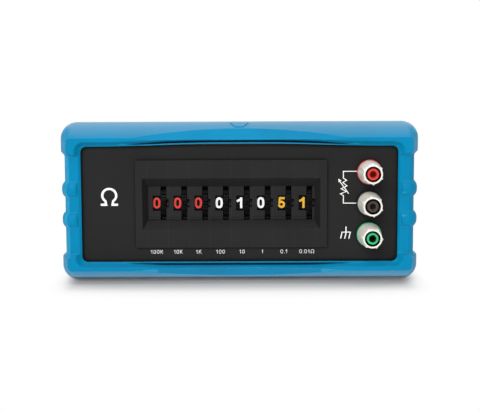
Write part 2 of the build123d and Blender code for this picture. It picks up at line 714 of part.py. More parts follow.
def along_bank(maker):
    """Copies of a module's piece or pieces, one set for each module."""
    made = maker()
    pieces = made if isinstance(made, list) else [made]
    return [Pos(BANK_LEFT + k * MODULE_PITCH, 0, 0) * p for k in range(MODULE_COUNT) for p in pieces]


def link_wires():
    """Straight links from each wafer to the next, high and low in turn."""
    y = WAFER_REAR - LINK_REAR_INSET
    links = []
    for k in range(MODULE_COUNT - 1):
        left = BANK_LEFT + k * MODULE_PITCH + WAFER_RIGHT
        z = MID + (WAFER_HALF_HEIGHT - LINK_EDGE_INSET) * (-1) ** k
        links.append(disc_x(LINK_RADIUS, left, left + MODULE_PITCH - WAFER_THICKNESS, y, z))
    return links


def rod_ends():
    """The outer faces of the retaining clips, left and right."""
    reach = CHEEK_BODY + CLIP_THICKNESS
    return BANK_LEFT - reach, BANK_RIGHT + reach


def tie_rods():
    """Two rods that clamp the bank end to end."""
    left, right = rod_ends()
    over = ROD_NUT_THICKNESS + ROD_END
    return [disc_x(ROD_RADIUS, left - over, right + over, ROD_Y, MID + s * ROD_HEIGHT) for s in (-1, 1)]


def tie_rod_nuts():
    """A nut on each rod end."""
    left, right = rod_ends()
    nuts = []
    for x0, x1 in ((left - ROD_NUT_THICKNESS, left), (right, right + ROD_NUT_THICKNESS)):
        for side in (-1, 1):
            z = MID + side * ROD_HEIGHT
            nut = hexagon_x(ROD_NUT_ACROSS, x0, x1, ROD_Y, z)
            nuts.append(nut - disc_x(ROD_RADIUS + SLIP_FIT, x0 - 1, x1 + 1, ROD_Y, z))
    return nuts


def retaining_clips():
    """Two angle brackets that press on the panel's rear, held by the rod nuts."""
    clips = []
    half_height = ROD_HEIGHT + CLIP_EDGE
    for side in (-1, 1):
        face = BANK_LEFT - CHEEK_BODY if side < 0 else BANK_RIGHT + CHEEK_BODY
        plate_x = sorted((face, face + side * CLIP_THICKNESS))
        foot_x = sorted((face, face + side * (CLIP_THICKNESS + CLIP_FOOT)))
        clip = mid_block(plate_x, (PANEL_REAR, FLANGE_FRONT + CLIP_END_DEPTH), half_height)
        foot = mid_block(foot_x, (PANEL_REAR, PANEL_REAR + CLIP_THICKNESS), half_height)
        clip += foot
        for z in (MID - ROD_HEIGHT, MID + ROD_HEIGHT):
            clip -= disc_x(ROD_RADIUS + SLIP_FIT, plate_x[0] - 1, plate_x[1] + 1, ROD_Y, z)
        clips.append(clip)
    return clips


def post_bar(radius, s0, s1, z):
    """A round bar on a binding post's axis, between two distances forward of the panel."""
    return disc_y(radius, PANEL_FACE - s1, PANEL_FACE - s0, POST_X, z)


def terminal_base(z):
    """The coloured insulating flange, with a neck that fills the panel hole."""
    base = post_bar(BASE_RADIUS, 0, BASE_THICKNESS, z)
    base += post_bar(POST_HOLE_RADIUS - SLIP_FIT, -PANEL_THICKNESS, 0, z)
    return base - post_bar(STUD_RADIUS + SLIP_FIT, -PANEL_THICKNESS - 1, BASE_THICKNESS + 1, z)


def terminal_stud(z):
    """The metal stud with its plug socket and cross hole."""
    stud = post_bar(STUD_RADIUS, -STUD_REAR, STUD_SHOULDER, z)
    stud += post_bar(STUD_NOSE_RADIUS, STUD_SHOULDER, STUD_FRONT, z)
    stud -= post_bar(SOCKET_RADIUS, SOCKET_FLOOR, STUD_FRONT + 1, z)
    hole_y = PANEL_FACE - BASE_THICKNESS - WIRE_HOLE_RISE
    return stud - Pos(POST_X, hole_y, z) * Cylinder(WIRE_HOLE_RADIUS, 4 * STUD_RADIUS)


def terminal_tip(z):
    """The coloured ring on the stud's nose."""
    tip = post_bar(TIP_RADIUS, STUD_SHOULDER, STUD_FRONT + TIP_FACE, z)
    tip -= post_bar(STUD_NOSE_RADIUS + SLIP_FIT, STUD_SHOULDER - 1, STUD_FRONT, z)
    return tip - post_bar(TIP_BORE_RADIUS, STUD_SHOULDER, STUD_FRONT + 1, z)


def terminal_cap(z, turn):
    """The screw cap: a ribbed cone with a deep recess and a bore for its threaded insert."""
    profile = make_face(
        Polyline(
            (WASHER_RADIUS + WASHER_PLAY, CAP_START),
            (CAP_BASE_RADIUS, CAP_START),
            (CAP_FRONT_RADIUS, CAP_END - CAP_FRONT_ROUND),
            (CAP_FRONT_RADIUS - CAP_FRONT_ROUND, CAP_END),
            (CAP_RECESS_RADIUS, CAP_END),
            (CAP_RECESS_RADIUS, INSERT_END),
            (INSERT_RADIUS, INSERT_END),
            (INSERT_RADIUS, INSERT_START),
            (WASHER_RADIUS + WASHER_PLAY, INSERT_START),
            close=True,
        )
    )
    plane = Plane((POST_X, PANEL_FACE, z), x_dir=(1, 0, 0), z_dir=(0, 0, 1))
    cap = revolve(plane * mirror(profile, Plane.XZ), Axis((POST_X, 0, z), (0, 1, 0)), 360)
    rib_length = CAP_LENGTH - 2 * CAP_RIB_INSET
    lean = math.atan2(CAP_BASE_RADIUS - CAP_FRONT_RADIUS, CAP_LENGTH)
    middle = (CAP_BASE_RADIUS + CAP_FRONT_RADIUS) / 2
    depth = 1.0
    for k in range(CAP_RIBS):
        rib = Box(CAP_RIB_WIDTH, rib_length, CAP_RIB_RISE + depth)
        rib = Pos(0, 0, middle + (CAP_RIB_RISE - depth) / 2) * Rot(math.degrees(lean), 0, 0) * rib
        place = Pos(POST_X, PANEL_FACE - (CAP_START + CAP_END) / 2, z)
        cap += place * Rot(0, -turn - 360 / CAP_RIBS * k, 0) * rib
    return cap


def thread_insert(z):
    """The threaded metal insert that is moulded into a screw cap."""
    insert = post_bar(INSERT_RADIUS, INSERT_START, INSERT_END, z)
    return insert - post_bar(STUD_RADIUS + RUNNING_FIT, INSERT_START - 1, INSERT_END + 1, z)


def clamp_washer(z):
    """The captive washer in the cap's mouth, which slides on the stud and presses the wire."""
    start = CAP_START + WASHER_GAP
    washer = post_bar(WASHER_RADIUS, start, WASHER_END, z)
    return washer - post_bar(STUD_RADIUS + RUNNING_FIT, start - 1, WASHER_END + 1, z)


def rear_stack():
    """Distances behind the panel face at which bush, nut, tag and lock nut begin and end."""
    bush = PANEL_THICKNESS + BUSH_THICKNESS
    nut = bush + POST_NUT_THICKNESS
    tag = nut + TAG_THICKNESS
    return PANEL_THICKNESS, bush, nut, tag, tag + POST_NUT_THICKNESS


def terminal_rear_bush(z):
    """The insulating washer behind the panel."""
    front, rear = rear_stack()[:2]
    return post_bar(BUSH_RADIUS, -rear, -front, z) - post_bar(STUD_RADIUS + SLIP_FIT, -rear - 1, 0, z)


def terminal_nut_pair(z):
    """The two nuts on a stud, one each side of the solder tag."""
    stack = rear_stack()
    nuts = []
    for front, rear in ((stack[1], stack[2]), (stack[3], stack[4])):
        nut = hexagon_y(POST_NUT_ACROSS, PANEL_FACE + front, PANEL_FACE + rear, POST_X, z)
        nuts.append(nut - post_bar(STUD_RADIUS + SLIP_FIT, -rear - 1, -front + 1, z))
    return nuts


def solder_tag(z):
    """A ring tag whose tail points at the bank."""
    front, rear = rear_stack()[2:4]
    ys = (PANEL_FACE + front, PANEL_FACE + rear)
    tag = post_bar(TAG_RADIUS, -rear, -front, z)
    tag += block((POST_X - TAG_REACH, POST_X), ys, (z - TAG_WIDTH / 2, z + TAG_WIDTH / 2))
    return tag - post_bar(STUD_RADIUS + SLIP_FIT, -rear - 1, -front + 1, z)


def terminal_leads():
    """Three insulated leads, from the solder tags to the bank's end wafers and its right clip."""
    tag_rear = PANEL_FACE + rear_stack()[3]
    start_x = POST_X - TAG_REACH + TAG_WIDTH / 2
    first_wafer = BANK_LEFT + WAFER_GAP + WAFER_THICKNESS / 2
    last_wafer = first_wafer + (MODULE_COUNT - 1) * MODULE_PITCH
    clip_face = rod_ends()[1]
    clip_y = FLANGE_FRONT + CLIP_END_DEPTH - LEAD_CLIP_INSET
    top, middle, bottom = post_heights()
    above = MID + POCKET_HALF_HEIGHT + 6
    red = [
        (start_x, tag_rear, top),
        (start_x, tag_rear + 20, top),
        (start_x - 12, WAFER_REAR - 4, above),
        (BANK_CENTRE + 15, WAFER_REAR + 15, above + 2),
        (first_wafer, WAFER_REAR + LEAD_SAG_BEHIND, MID + 9),
        (first_wafer, WAFER_REAR, MID + 9),
    ]
    black = [
        (start_x, tag_rear, middle),
        (start_x, tag_rear + 30, middle),
        (last_wafer, WAFER_REAR + LEAD_SAG_BEHIND, middle + 3),
        (last_wafer, WAFER_REAR, middle + 3),
    ]
    earth = [
        (start_x, tag_rear, bottom),
        (start_x, tag_rear + 9, bottom),
        (clip_face + 9, clip_y, bottom + 8),
        (clip_face, clip_y, bottom + 8),
    ]
    return [lead_tube(route) for route in (red, black, earth)]


def lead_tube(route):
    """A round lead along straight runs that arcs join."""
    points = [Vector(*p) for p in route]
    radii = []
    for before, here, after in zip(points, points[1:], points[2:]):
        turn = (here - before).get_angle(after - here)
        shorter = min((here - before).length, (after - here).length)
        radii.append(0.45 * shorter / math.tan(math.radians(turn) / 2))
    path = FilletPolyline(*points, radius=radii)
    start = Plane(origin=path @ 0, z_dir=path % 0)
    return sweep(start * Circle(LEAD_RADIUS), path)


def write(name, pieces):
    """Write one sub-part, which may be a group of separate solids."""
    solids = []
    for piece in pieces if isinstance(pieces, list) else [pieces]:
        solids += piece.solids()
    shape = solids[0] if len(solids) == 1 else Compound(children=solids)
    export_step(shape, f"parts/{name}.step")


def main():
    os.makedirs("parts", exist_ok=True)
    write("boot", boot())
    top, bottom = case_shells()
    write("case_top", top)
    write("case_bottom", bottom)
    write("case_screws", case_screws())
    write("front_panel", front_panel())
    write("rear_panel", plain_panel(-PANEL_REAR))
    write("left_end_cheek", end_cheek(-1))
    write("right_end_cheek", end_cheek(1))
    for name, maker in (("switch_housing", switch_housing), ("thumbwheel", thumbwheel), ("wiper", wiper)):
        for number, piece in enumerate(along_bank(maker), 1):
            write(f"{name}_{number}", piece)
    write("switch_wafers", along_bank(switch_wafer))
    write("wheel_axles", along_bank(wheel_axle))
    write("detent_springs", along_bank(detent_spring))
    write("decade_resistors", along_bank(wafer_resistors))
    write("link_wires", link_wires())
    write("tie_rods", tie_rods())
    write("tie_rod_nuts", tie_rod_nuts())
    write("retaining_clips", retaining_clips())
    heights = post_heights()
    for colour, turn, z in zip(POST_COLOURS, CAP_TURNS, heights):
        write(f"{colour}_terminal_base", terminal_base(z))
        write(f"{colour}_terminal_tip", terminal_tip(z))
        write(f"{colour}_terminal_cap", terminal_cap(z, turn))
        write(f"{colour}_thread_insert", thread_insert(z))
        write(f"{colour}_clamp_washer", clamp_washer(z))
    write("terminal_studs", [terminal_stud(z) for z in heights])
    write("terminal_rear_bushes", [terminal_rear_bush(z) for z in heights])
    write("terminal_nuts", [nut for z in heights for nut in terminal_nut_pair(z)])
    write("solder_tags", [solder_tag(z) for z in heights])
    write("terminal_leads", terminal_leads())


main()
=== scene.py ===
import math

import bpy
import numpy as np
from mathutils import Matrix, Vector


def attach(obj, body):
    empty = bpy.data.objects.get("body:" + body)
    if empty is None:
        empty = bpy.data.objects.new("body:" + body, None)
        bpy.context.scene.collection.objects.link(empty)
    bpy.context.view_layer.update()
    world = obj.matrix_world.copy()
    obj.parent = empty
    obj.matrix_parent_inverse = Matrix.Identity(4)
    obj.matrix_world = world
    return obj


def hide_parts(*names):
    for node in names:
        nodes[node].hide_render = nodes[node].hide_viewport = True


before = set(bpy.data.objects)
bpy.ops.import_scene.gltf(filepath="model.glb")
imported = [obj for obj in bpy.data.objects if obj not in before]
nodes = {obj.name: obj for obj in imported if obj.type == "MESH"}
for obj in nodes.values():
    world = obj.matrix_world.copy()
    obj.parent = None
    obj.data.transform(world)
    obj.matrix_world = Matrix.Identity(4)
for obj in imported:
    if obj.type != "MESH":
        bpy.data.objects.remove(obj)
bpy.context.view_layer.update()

# A resistance decade box in a rubber boot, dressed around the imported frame. Lengths are in mm unless a
# comment says metres, and are turned into metres when a mesh is made.
MM = 0.001
MID = 48.2
PANEL_FACE = -58.5

# Boot: its outline and the profile from the panel's opening to the shoulder
HALF_WIDTH = 106.0
BUMPER_HALF_WIDTH = 109.5
HALF_HEIGHT = 48.2
HALF_DEPTH = 65.0
SHOULDER = 50.0
SIDE_SHOULDER = 58.7
BOOT_CORNER = 10.0
CREASE_SIDE = 5.5
CREASE_TOP = 8.1
CREASE_CORNER = 3.0
CROWN_LIFT = 1.3
CROWN_START = 34.0
CROWN_RUN = 4.2
REAR_LIFT = -2.2
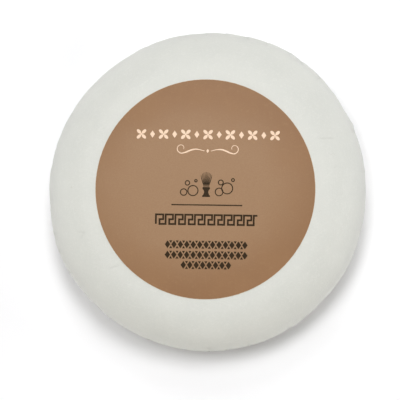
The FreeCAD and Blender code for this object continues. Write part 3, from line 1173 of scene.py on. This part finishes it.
#####
THE TASK:
Looking at the material above, please copy exactly every line from its first line through the line containing "return [disc_x(ROD_RADIUS, left", with both ends included and nothing else.

SOLUTION TO THE EXERCISE:
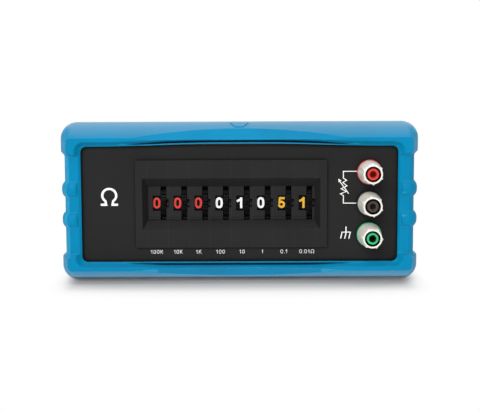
Write part 2 of the build123d and Blender code for this picture. It picks up at line 714 of part.py. More parts follow.
def along_bank(maker):
    """Copies of a module's piece or pieces, one set for each module."""
    made = maker()
    pieces = made if isinstance(made, list) else [made]
    return [Pos(BANK_LEFT + k * MODULE_PITCH, 0, 0) * p for k in range(MODULE_COUNT) for p in pieces]


def link_wires():
    """Straight links from each wafer to the next, high and low in turn."""
    y = WAFER_REAR - LINK_REAR_INSET
    links = []
    for k in range(MODULE_COUNT - 1):
        left = BANK_LEFT + k * MODULE_PITCH + WAFER_RIGHT
        z = MID + (WAFER_HALF_HEIGHT - LINK_EDGE_INSET) * (-1) ** k
        links.append(disc_x(LINK_RADIUS, left, left + MODULE_PITCH - WAFER_THICKNESS, y, z))
    return links


def rod_ends():
    """The outer faces of the retaining clips, left and right."""
    reach = CHEEK_BODY + CLIP_THICKNESS
    return BANK_LEFT - reach, BANK_RIGHT + reach


def tie_rods():
    """Two rods that clamp the bank end to end."""
    left, right = rod_ends()
    over = ROD_NUT_THICKNESS + ROD_END
    return [disc_x(ROD_RADIUS, left - over, right + over, ROD_Y, MID + s * ROD_HEIGHT) for s in (-1, 1)]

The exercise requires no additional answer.